The Last Time I Saw Ron, 1994

Beta SP, PAL, son, couleur


Using recordings of rehearsals of a play about the Greek hero Philoktetes, Leslie Thornton pays tribute to actor Ron Vawter, founding member of the Wooster Group, an experimental New York theatre troupe. From the first images, the director’s voiceover relates her last interview with the actor in Brussels, several days before his heart attack, when he was playing Ulysses’ companion at a theatre in the city. Very disjointed editing alternates between portraits of the actor, scenes from the play about this mythological character, abandoned on the Isle of Lemnos following a serious injury, and microscopic images of blood, in reference to their collaboration on Strange Space, another work about AIDS which the actor was himself suffering from. The video passes from black and white to colour, creating a rupture of the kind that Ron’s death represented for those close to him. This alternation also marks a transition from dream to reality, as though this sudden absence were perceived in an unreal way. One sequence returns like a leitmotiv in the film : Ron’s naked body in black and white, filmed from a low angle, appearing to float against the images of an exploding set. A text from the play, read by the actor, evokes Philoktetes’ pain and illness, reflecting the reality of his own suffering body.
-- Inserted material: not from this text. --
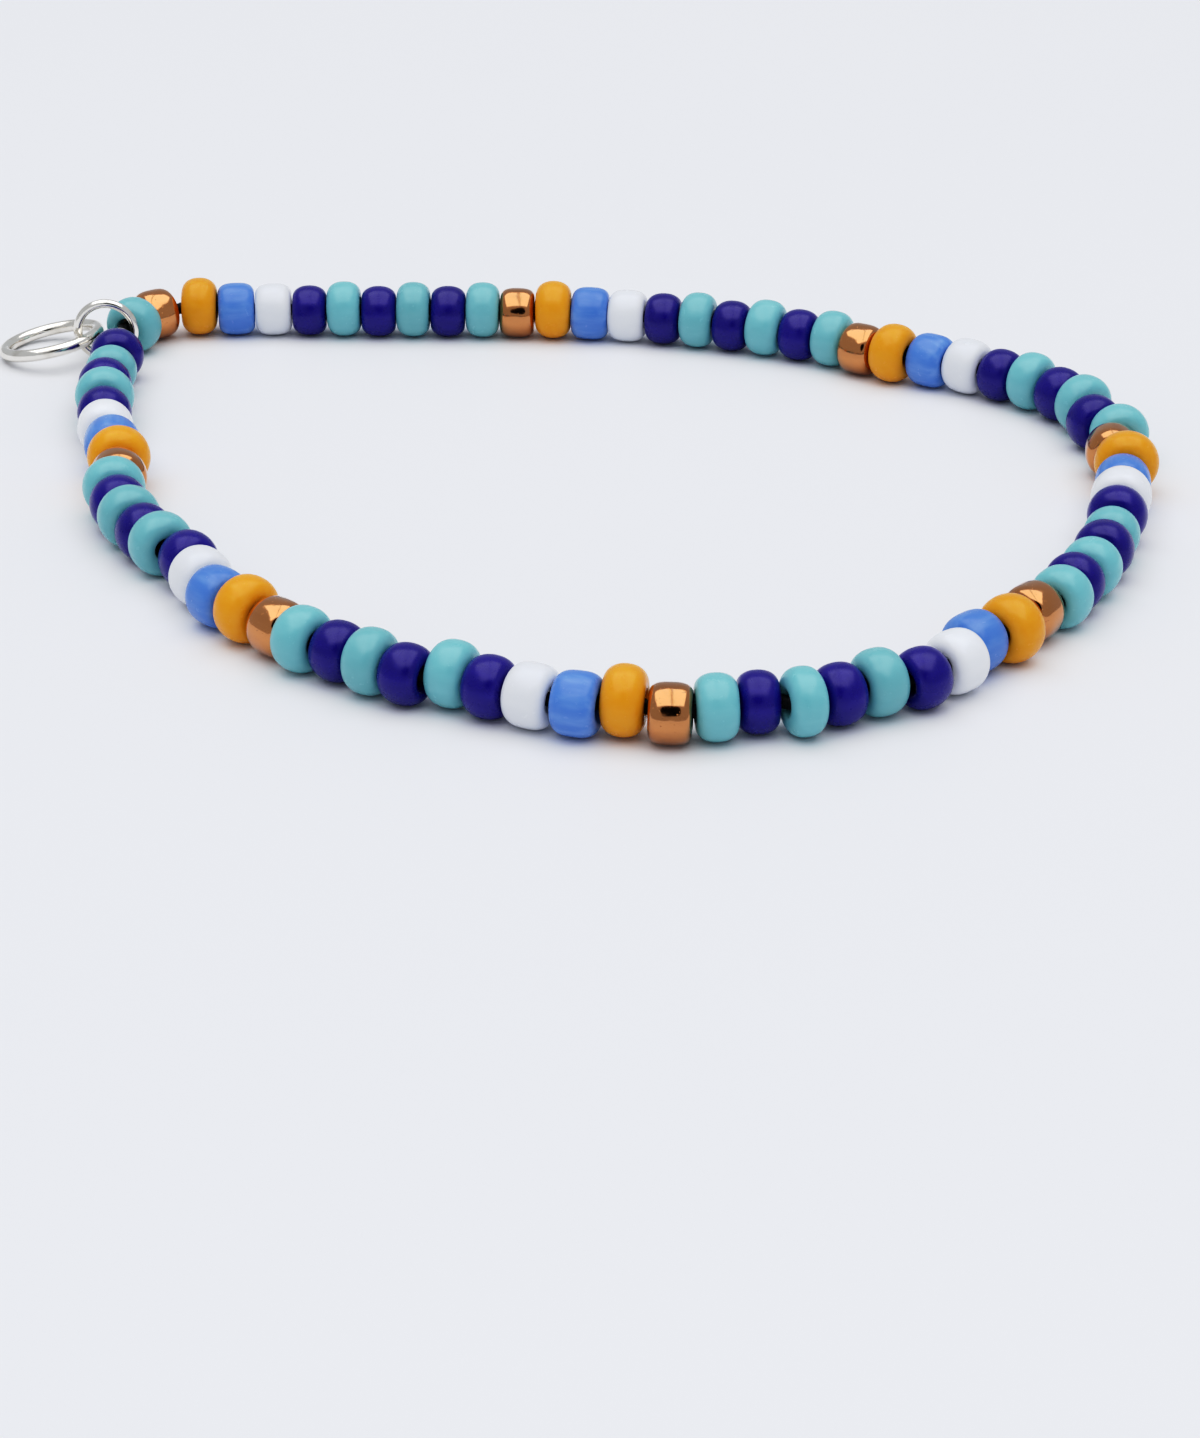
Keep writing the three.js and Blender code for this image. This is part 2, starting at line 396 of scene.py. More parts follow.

The narrator evokes the constraints connected to Vawter’s illness during rehearsals – he occasionally arrived on stage in a wheelchair. For the troupe, the notion of death hung in the air. The film oscillates between archives of the show and documents about the actor, between the stage and reality, creating a parallel between the fiction of the character of Philoktetes and the reality of the crisis experienced by the actor.